What does the Ten of Swords mean in a tarot reading?

It means something has hit bottom. An ending that feels total, dramatic, and complete. But the card is showing you the end of the destruction, not the destruction in progress. The golden sky on the horizon means the worst moment is also the turning point. From here, the direction can only change.

Is the Ten of Swords a death card?

No. The only tarot card directly related to physical death is Key 13 in the Major Arcana. The Ten of Swords is the death of a way of thinking - old beliefs, outdated mental structures, stories you told yourself that can't survive this much truth. The mind's framework collapses so that a new one can be built.

What does the Ten of Swords reversed mean?
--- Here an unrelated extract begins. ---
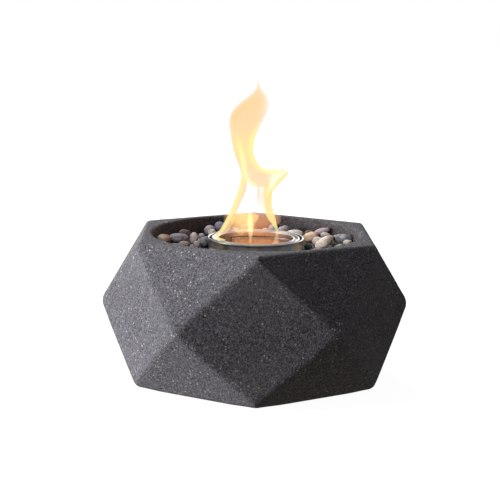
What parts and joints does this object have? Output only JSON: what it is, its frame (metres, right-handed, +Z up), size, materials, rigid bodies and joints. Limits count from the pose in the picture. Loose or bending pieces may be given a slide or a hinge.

Recovery. The worst is over and you're beginning to get up. The catastrophe that seemed total is revealing itself to be survivable. In its other expression, the reversed Ten can mean you're clinging to the drama of the ending instead of letting it become a beginning. At some point, you have to stand up and walk toward the horizon.

Why are there ten swords when one would be enough?

The excess is the point. Ten is overkill. The card is theatrical on purpose - when an ending is this complete, this undeniable, you can't pretend it hasn't happened. And that completeness is actually freeing. There's nothing left to salvage, nothing left to fix.

The figure on the ground is lying still beneath an absurd number of blades, and the sky is already turning gold. The worst-looking card in the deck is a picture of something that's already over. And the figure on the ground? They won't stay there. They never do.